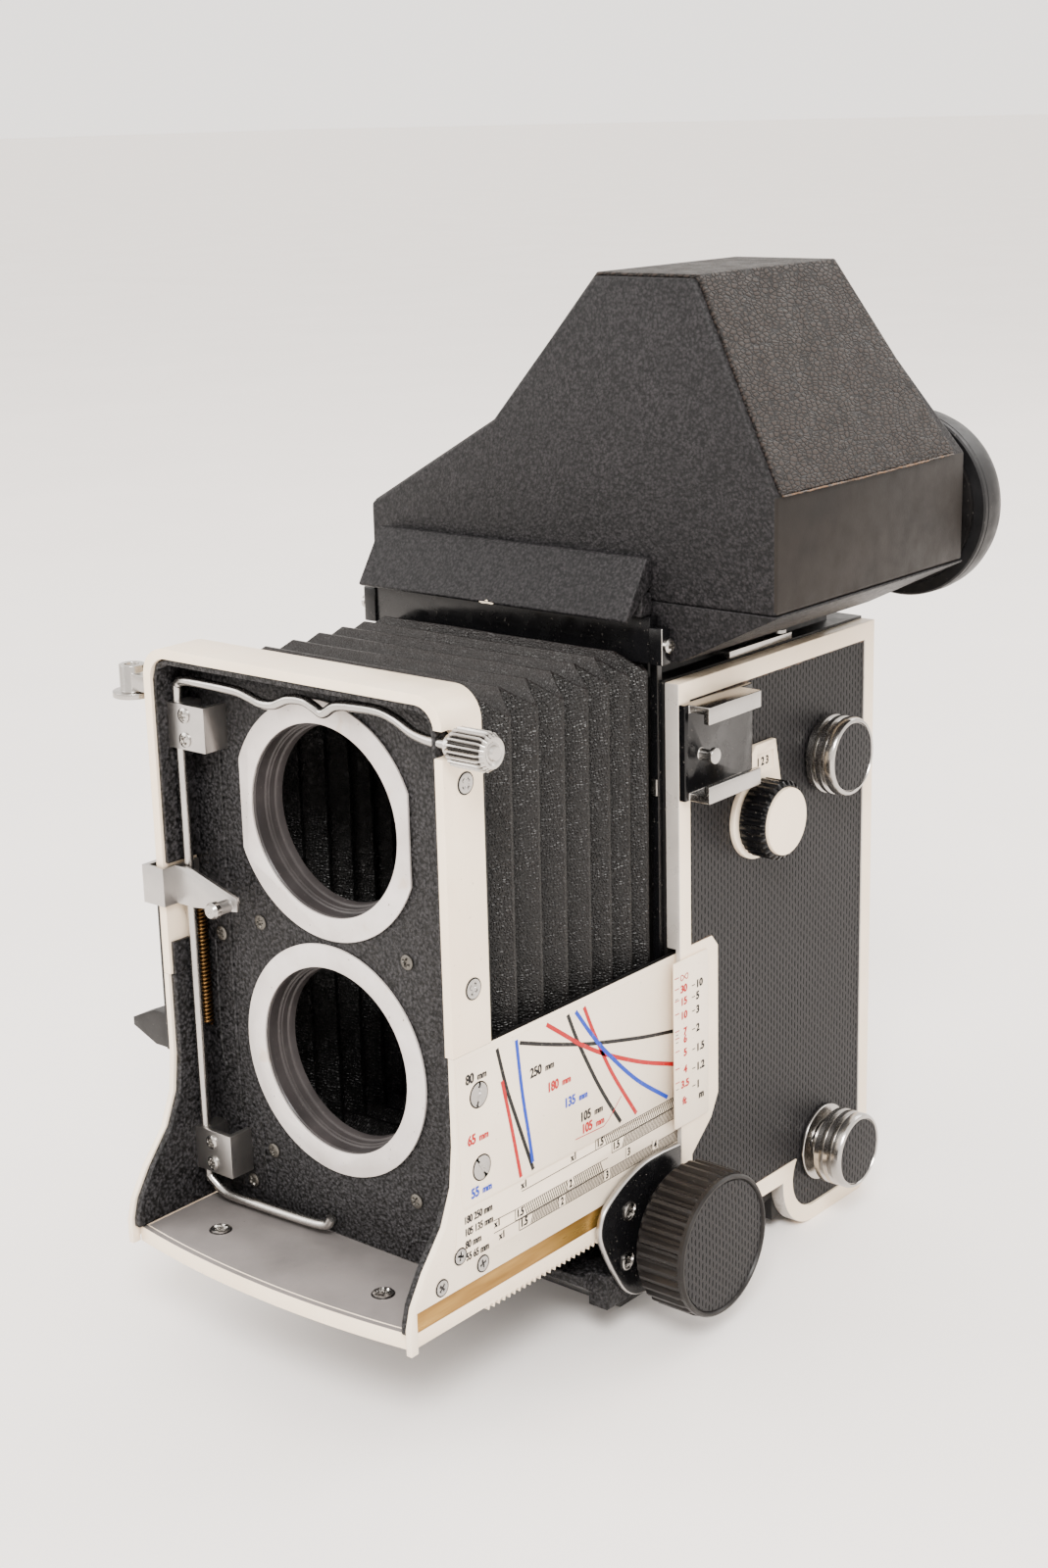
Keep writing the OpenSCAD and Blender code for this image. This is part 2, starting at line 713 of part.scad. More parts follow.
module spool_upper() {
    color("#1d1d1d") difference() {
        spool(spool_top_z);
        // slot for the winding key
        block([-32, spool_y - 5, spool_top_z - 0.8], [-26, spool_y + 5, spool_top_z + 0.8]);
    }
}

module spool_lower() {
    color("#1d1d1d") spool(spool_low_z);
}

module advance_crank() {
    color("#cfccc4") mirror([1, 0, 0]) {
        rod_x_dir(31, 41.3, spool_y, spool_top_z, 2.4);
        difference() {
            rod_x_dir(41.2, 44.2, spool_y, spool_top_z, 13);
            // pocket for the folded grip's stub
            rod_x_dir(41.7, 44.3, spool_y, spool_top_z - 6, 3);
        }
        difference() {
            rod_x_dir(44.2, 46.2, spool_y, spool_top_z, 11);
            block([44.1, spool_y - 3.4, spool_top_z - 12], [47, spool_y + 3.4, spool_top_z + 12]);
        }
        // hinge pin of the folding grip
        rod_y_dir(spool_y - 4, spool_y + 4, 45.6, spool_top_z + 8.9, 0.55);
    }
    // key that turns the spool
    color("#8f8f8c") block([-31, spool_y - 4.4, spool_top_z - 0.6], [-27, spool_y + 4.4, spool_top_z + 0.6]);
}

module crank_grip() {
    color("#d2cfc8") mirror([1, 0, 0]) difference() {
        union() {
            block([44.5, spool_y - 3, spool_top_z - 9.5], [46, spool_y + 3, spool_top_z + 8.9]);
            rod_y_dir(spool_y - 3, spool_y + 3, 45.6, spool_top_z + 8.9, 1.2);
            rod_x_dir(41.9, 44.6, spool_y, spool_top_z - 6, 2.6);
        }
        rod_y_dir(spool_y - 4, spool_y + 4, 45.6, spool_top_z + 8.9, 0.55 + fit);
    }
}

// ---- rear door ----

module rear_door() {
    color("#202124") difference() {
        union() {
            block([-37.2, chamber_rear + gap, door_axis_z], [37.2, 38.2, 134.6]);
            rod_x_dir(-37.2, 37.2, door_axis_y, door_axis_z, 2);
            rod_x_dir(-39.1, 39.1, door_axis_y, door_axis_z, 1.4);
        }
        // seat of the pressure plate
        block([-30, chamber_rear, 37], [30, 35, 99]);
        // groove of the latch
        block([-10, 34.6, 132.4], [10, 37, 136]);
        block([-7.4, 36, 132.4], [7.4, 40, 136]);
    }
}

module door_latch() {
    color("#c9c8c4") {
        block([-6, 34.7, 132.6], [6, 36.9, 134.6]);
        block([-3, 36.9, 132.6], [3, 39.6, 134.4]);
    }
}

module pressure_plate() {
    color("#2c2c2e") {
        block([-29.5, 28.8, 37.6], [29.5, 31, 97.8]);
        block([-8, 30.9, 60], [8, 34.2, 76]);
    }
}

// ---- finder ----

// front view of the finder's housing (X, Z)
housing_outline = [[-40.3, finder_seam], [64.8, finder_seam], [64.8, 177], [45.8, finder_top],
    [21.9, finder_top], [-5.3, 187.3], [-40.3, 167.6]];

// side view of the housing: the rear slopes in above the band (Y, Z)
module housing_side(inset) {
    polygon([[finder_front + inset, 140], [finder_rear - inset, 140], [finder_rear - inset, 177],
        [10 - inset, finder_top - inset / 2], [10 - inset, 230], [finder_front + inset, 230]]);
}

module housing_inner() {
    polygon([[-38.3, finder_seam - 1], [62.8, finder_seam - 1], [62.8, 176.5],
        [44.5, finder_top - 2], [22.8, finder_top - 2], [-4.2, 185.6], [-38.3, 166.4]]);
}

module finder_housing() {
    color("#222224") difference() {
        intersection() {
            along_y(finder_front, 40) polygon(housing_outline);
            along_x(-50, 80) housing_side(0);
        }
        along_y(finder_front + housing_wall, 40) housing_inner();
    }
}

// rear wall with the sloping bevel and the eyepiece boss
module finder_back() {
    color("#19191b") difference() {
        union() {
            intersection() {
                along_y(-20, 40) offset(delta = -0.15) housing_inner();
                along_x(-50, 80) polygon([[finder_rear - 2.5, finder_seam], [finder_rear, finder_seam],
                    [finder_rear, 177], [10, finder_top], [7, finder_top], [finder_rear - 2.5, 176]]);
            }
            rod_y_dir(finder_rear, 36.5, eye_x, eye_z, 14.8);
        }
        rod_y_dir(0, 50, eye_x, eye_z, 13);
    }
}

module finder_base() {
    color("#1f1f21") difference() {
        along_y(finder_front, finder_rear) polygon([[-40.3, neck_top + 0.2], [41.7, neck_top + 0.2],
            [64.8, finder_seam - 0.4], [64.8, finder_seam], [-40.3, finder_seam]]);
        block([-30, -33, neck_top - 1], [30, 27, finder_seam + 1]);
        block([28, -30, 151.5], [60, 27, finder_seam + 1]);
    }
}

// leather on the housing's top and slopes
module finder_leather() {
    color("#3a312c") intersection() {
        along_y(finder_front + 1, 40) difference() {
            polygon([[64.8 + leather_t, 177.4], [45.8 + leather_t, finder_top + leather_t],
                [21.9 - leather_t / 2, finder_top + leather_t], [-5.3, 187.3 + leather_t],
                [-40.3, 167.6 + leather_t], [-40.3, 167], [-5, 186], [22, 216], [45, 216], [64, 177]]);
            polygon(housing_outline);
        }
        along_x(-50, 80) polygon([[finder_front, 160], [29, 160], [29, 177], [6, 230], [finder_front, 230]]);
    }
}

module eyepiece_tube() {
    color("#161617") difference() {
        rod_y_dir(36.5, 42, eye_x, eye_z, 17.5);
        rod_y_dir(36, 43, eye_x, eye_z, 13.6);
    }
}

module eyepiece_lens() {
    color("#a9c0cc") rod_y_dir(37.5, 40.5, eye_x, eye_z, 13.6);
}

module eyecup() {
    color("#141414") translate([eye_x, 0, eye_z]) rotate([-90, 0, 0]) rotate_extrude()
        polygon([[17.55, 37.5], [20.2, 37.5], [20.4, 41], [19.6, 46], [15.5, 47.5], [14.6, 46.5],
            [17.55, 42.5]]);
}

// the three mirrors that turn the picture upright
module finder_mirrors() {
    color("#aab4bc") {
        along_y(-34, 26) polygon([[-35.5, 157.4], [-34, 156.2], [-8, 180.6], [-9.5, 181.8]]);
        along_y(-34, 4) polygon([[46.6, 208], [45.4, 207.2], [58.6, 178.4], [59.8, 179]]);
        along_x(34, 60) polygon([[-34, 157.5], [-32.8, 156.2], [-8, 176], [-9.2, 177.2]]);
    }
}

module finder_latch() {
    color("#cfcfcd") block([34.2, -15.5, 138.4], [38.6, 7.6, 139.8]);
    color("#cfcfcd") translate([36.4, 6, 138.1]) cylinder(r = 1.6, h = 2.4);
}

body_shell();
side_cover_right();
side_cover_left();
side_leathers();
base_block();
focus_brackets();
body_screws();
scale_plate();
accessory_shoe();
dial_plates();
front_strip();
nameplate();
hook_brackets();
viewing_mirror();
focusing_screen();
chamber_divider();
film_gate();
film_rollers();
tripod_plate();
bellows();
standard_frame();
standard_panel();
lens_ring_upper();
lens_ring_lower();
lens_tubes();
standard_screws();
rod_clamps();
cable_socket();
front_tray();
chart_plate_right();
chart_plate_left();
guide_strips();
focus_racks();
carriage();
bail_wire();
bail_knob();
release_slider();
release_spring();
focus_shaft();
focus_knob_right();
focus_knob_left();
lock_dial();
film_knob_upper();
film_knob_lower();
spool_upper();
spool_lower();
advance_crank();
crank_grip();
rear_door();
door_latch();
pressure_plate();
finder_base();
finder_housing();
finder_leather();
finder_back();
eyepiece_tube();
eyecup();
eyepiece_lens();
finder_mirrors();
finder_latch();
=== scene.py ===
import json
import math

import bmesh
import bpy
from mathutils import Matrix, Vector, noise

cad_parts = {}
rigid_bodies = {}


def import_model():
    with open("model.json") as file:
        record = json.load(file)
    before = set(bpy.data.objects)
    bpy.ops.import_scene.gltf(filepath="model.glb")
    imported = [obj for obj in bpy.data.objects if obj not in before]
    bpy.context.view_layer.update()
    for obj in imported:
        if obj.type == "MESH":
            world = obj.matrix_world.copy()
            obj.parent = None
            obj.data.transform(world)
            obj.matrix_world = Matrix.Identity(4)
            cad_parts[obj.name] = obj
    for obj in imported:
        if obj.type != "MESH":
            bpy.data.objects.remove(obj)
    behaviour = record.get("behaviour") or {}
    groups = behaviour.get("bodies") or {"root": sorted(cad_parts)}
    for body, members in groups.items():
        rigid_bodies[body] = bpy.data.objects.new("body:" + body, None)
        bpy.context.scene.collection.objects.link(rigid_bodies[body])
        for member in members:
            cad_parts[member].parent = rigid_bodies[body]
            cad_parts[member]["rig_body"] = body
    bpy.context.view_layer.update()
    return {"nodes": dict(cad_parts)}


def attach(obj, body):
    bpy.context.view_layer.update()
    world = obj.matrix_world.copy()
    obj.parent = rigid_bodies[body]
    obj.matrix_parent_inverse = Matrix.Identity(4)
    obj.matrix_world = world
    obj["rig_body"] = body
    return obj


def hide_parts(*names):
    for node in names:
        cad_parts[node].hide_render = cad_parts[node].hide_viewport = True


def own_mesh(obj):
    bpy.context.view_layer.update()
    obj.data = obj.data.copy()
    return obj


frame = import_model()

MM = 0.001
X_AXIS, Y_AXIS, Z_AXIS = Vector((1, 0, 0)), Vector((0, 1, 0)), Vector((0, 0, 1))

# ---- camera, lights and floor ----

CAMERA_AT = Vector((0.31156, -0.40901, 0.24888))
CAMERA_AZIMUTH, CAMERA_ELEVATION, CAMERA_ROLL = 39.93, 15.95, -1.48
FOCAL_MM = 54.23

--

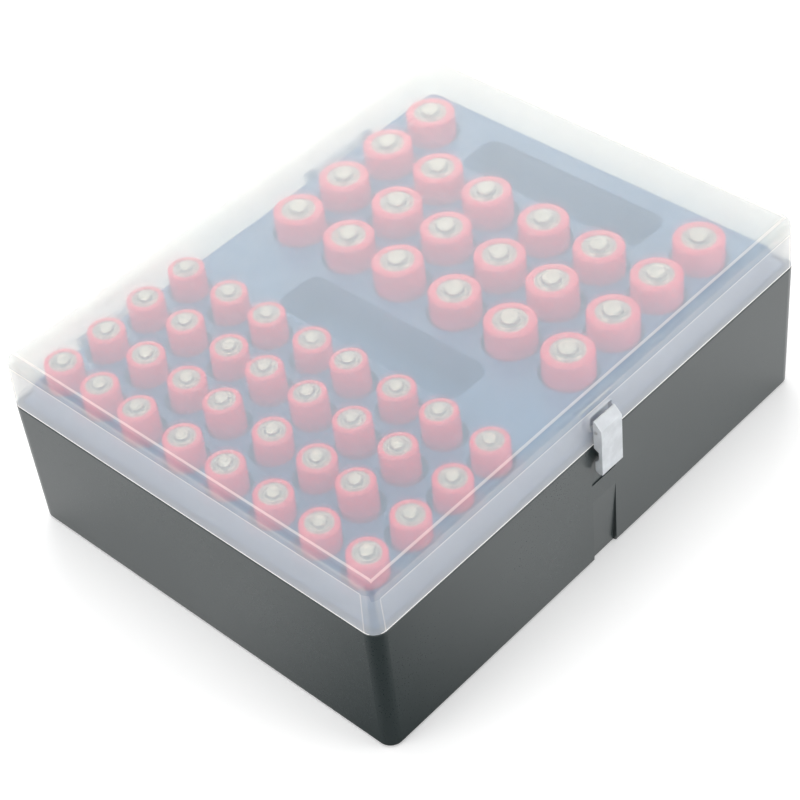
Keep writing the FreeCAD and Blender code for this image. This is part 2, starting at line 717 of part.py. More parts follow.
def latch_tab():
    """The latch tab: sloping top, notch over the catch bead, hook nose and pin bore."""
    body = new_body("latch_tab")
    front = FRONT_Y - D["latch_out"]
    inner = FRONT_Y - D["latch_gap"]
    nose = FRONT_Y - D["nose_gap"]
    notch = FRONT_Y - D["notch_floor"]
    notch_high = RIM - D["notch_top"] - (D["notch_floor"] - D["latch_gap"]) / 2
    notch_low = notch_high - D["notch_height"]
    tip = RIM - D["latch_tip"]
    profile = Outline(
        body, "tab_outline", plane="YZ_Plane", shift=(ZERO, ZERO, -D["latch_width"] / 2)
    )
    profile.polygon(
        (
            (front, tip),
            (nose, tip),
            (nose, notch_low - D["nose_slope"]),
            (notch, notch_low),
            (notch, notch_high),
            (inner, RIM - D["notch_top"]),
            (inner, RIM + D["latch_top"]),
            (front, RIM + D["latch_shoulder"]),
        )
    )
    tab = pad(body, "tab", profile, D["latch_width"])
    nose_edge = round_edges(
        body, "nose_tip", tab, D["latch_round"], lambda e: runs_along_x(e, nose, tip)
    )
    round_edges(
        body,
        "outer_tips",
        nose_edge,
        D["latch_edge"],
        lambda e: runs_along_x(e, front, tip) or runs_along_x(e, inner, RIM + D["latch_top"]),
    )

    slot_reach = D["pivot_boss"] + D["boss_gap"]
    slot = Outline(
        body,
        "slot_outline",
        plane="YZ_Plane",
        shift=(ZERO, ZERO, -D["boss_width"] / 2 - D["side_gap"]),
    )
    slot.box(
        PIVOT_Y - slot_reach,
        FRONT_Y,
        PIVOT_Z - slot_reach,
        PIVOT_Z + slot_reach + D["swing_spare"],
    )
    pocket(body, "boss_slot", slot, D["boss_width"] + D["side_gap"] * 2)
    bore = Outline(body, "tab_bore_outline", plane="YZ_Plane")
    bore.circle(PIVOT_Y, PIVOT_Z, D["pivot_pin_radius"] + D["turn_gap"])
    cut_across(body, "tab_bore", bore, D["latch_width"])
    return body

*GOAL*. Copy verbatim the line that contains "obj.parent = None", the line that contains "bpy.context.scene.collection.objects.link(rigid_bodies[body])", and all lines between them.

*ANSWER TO THE TASK*.
            obj.parent = None
            obj.data.transform(world)
            obj.matrix_world = Matrix.Identity(4)
            cad_parts[obj.name] = obj
    for obj in imported:
        if obj.type != "MESH":
            bpy.data.objects.remove(obj)
    behaviour = record.get("behaviour") or {}
    groups = behaviour.get("bodies") or {"root": sorted(cad_parts)}
    for body, members in groups.items():
        rigid_bodies[body] = bpy.data.objects.new("body:" + body, None)
        bpy.context.scene.collection.objects.link(rigid_bodies[body])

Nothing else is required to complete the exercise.